What Can My Criminal Attorney Do When The District Attorney Is Unreasonable?


Unreasonable District Attorney

The district attorneys in most Massachusetts counties have strong training divisions. Experienced prosecutors run internal seminars educating young lawyers on a myriad of subjects. Among other things these seminars include how to try a case, the amount of bail to request for particular matters, legal standards for evidentiary challenges, trending criminal law issues and more.

Pertinent to this article, young prosecutors are also taught the value of a case at these gatherings. They are instructed on what they should be recommending in exchange for a change of plea. They are taught to be fair and reasonable and to strive for a just result. Yet there are some prosecutors who tend to be unrealistic in their assessment of a case. These are usually young, inexperienced prosecutors who are handling cases in the district court. This issue has many of my clients asking me what I can do when the district attorney is unreasonable. The answer varies from district attorney to district attorney and from case to case. Below are some

Show The Prosecutor The Flaws In His Position

The most diplomatic way to address this issue is to delicately point out to the prosecutor the errors in his approach to resolving the case. Take a recent case I had in Middlesex County district court. The defendant was charged with possession with the intent to distribute a class B drug in violation of Massachusetts General Laws Chapter 94C Section 32A. The defendant had in his possession over a gram of cocaine. The drugs were found in his possession after a routine traffic stop that would likely have survived a constitutional challenge. He has a very significant criminal history involving cocaine possession and a documented cocaine use problem. The drugs were undoubtedly for his consumption, not for distribution. After several discussions and production of drug treatment records proving a lengthy cocaine use history the prosecutor agreed to drop the case from a felony to a misdemeanor, that being possession of class B, a violation of Massachusetts General Laws Chapter 94C Section 34.

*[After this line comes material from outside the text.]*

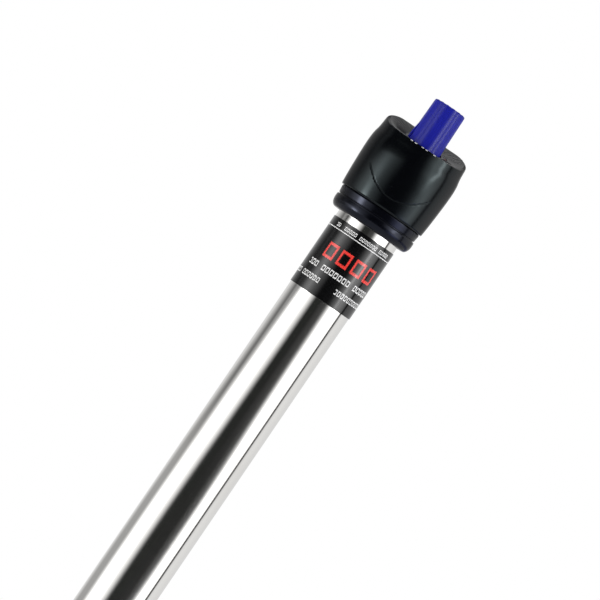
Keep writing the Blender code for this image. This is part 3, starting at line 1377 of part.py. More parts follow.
def shade_by_area():
    """Lets the large faces lead the shading round cuts and edges."""
    for piece in PARTS.objects:
        if piece.type == "MESH":
            shading = piece.modifiers.new("shading", "WEIGHTED_NORMAL")
            shading.keep_sharp = True


build_foot()
build_head()
build_control()
build_thermostat()
build_element()
shade_by_area()
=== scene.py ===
"""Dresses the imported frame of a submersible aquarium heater.

The heater stands on its closed end at the origin. +Z runs up the tube and the front of the head,
where the knob stands, faces -Y. Everything is in metres.
"""

import json
import logging
import math
from collections.abc import Callable
from dataclasses import dataclass, field
from enum import Enum

import bmesh
import bpy
from mathutils import Matrix, Vector


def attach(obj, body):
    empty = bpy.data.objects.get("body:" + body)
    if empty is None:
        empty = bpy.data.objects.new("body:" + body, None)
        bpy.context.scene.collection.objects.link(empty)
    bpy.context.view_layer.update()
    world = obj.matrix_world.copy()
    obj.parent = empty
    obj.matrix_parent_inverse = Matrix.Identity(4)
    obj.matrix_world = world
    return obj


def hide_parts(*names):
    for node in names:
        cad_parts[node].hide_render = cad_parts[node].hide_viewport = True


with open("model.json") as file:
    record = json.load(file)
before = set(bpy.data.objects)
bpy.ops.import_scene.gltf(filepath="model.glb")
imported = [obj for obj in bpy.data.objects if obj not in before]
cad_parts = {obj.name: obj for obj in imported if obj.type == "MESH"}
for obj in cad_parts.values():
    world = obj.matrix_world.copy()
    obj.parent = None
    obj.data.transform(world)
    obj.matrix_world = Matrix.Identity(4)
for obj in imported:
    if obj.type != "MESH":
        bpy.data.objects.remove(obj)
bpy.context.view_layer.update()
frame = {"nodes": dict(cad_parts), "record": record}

LOG = logging.getLogger("heater")
MM = 0.001
WELD = 0.004 * MM  # points nearer than this are one
STRAIGHT = 0.02  # a bend below this, in radians, gets no rounding
FRONT = 270.0  # the front's angle from +X, in degrees
Colour = tuple[float, float, float]
Point = tuple[float, float]  # (radius, height) or (x, y)
Point3 = tuple[float, float, float]
Corner = tuple[float, float, float]  # (radius, height, rounding)
Span = tuple[float, float]  # where a change starts and where it ends
WHITE: Colour = (1.0, 1.0, 1.0)


# ---------------------------------------------------------------------------
# Shared levels of the heater
# ---------------------------------------------------------------------------


@dataclass(frozen=True)
class Levels:
    """Heights and radii that more than one sub-assembly shares.

    Attributes:
        foot: lower face of the clamp nut, over the closed end of the tube.
        nut_top: top of the clamp nut's grip band.
        cap_foot: underside of the cap let into the head.
        top: flat rear of the head's top.
        crease: where the scoop in the top begins, along +Y.
        scoop_front: level of the scoop at the front edge.
        front: radius of the collar's edge, the foremost point of the scoop.
        knob_y: the knob's axis.
        inlet_y: the cord inlet's axis.
        lens: (x, y) of the indicator's axis.
        knob_foot: lower face of the knob.
        knob_top: upper face of the knob.
    """

    foot: float = 338.0 * MM
    nut_top: float = 346.3 * MM
    cap_foot: float = 370.6 * MM
    top: float = 378.0 * MM
    crease: float = 4.0 * MM
    scoop_front: float = 372.5 * MM
    front: float = 17.2 * MM
    knob_y: float = -7.8 * MM
    inlet_y: float = 9.0 * MM
    lens: Point = (8.6 * MM, -5.9 * MM)
    knob_foot: float = 372.4 * MM
    knob_top: float = 390.1 * MM

    @property
    def scoop_radius(self) -> float:
        """Radius of the round scoop across the top.

        Returns:
            The radius.
        """
        run = self.front + self.crease
        drop = self.top - self.scoop_front
        return (run**2 + drop**2) / (2 * drop)

    def scoop_level(self, y: float) -> float:
        """Finds the height of the scooped top.

        Args:
            y: distance behind the tube's axis.

        Returns:
            The height there.
        """
        radius = self.scoop_radius
        return self.scoop_front + radius - math.sqrt(radius**2 - (y + self.front) ** 2)


LEVELS = Levels()


# ---------------------------------------------------------------------------
# Modelling by operators
# ---------------------------------------------------------------------------


def clear_selection() -> None:
    """Leaves nothing selected, so an operator acts on what is picked next."""
    bpy.ops.object.select_all(action="DESELECT")


def take(piece: bpy.types.Object) -> None:
    """Makes one object the only selected and the active one.

    Args:
        piece: the object.
    """
    clear_selection()
    piece.select_set(True)
    bpy.context.view_layer.objects.active = piece


def freeze(piece: bpy.types.Object) -> None:
    """Takes one object and moves its place, turn and scale into its mesh."""
    take(piece)
    bpy.ops.object.transform_apply(location=True, rotation=True, scale=True)


def named(name: str) -> bpy.types.Object:
    """Gives the object that an operator has just added its name.

    Args:
        name: the piece's name, which its mesh gets too.

    Returns:
        The active object.
    """
    piece = bpy.context.active_object
    piece.name = name
    piece.data.name = name
    return piece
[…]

Offer A Disparate Tender of Plea When The Prosecutor Won’t Listen

Sometimes, no matter what you do or say a young prosecutor simply won’t listen to you. This type of person is often too stubborn or overwhelmed or unprepared to engage in meaningful case resolution efforts. I witnessed this today first hand in an Essex County district court. The defendant was charged with disposition of marijuana, a class D substance, Massachusetts General Laws Chapter 94C Section 32C. The district attorney wanted a guilty finding with probation. A condition of probation was for the defendant to get a GED, attend drug abuse counseling and have random drug screens. In advance, through a letter, the defense attorney sought pretrial probation. In support of her request she told the prosecutor that the defendant was attending a community college out of state, that he had graduated high school and that he randomly tested negative for drugs while on pretrial release. She made clear that the defendant was not a drug user. The district attorney had obviously not read the defense attorney’s letter. Moreover, his logic regarding random drug testing was patently flawed. The man was charged with distribution, not possession. He is not a user. So the defense attorney asked him why request drug counseling and screens. He responded in a nasty manner to “take the deal or go to trial”. There were a couple of problems with his suggestion. First, the defendant didn’t have to go to trial. He could and did ask the judge to CWOF the case. Second, he didn’t have to accept the probationary conditions requested by the assistant district attorney.

So, the defendant offered a change of plea. The judge caught on very quickly and asked the prosecutor why the defendant needed the GED when he had a high school diploma. The prosecutor couldn’t answer the question. The judge then asked the prosecutor why random drug testing when the charge was distribution, not possession for personal use. Again, the prosecutor was stumped. The same question was put to the prosecutor about drug counseling. Again, he had no adequate response. The result was a just one. A thirty day CWOF, no conditions. In one month the case will be dismissed and the defendant will have no criminal record.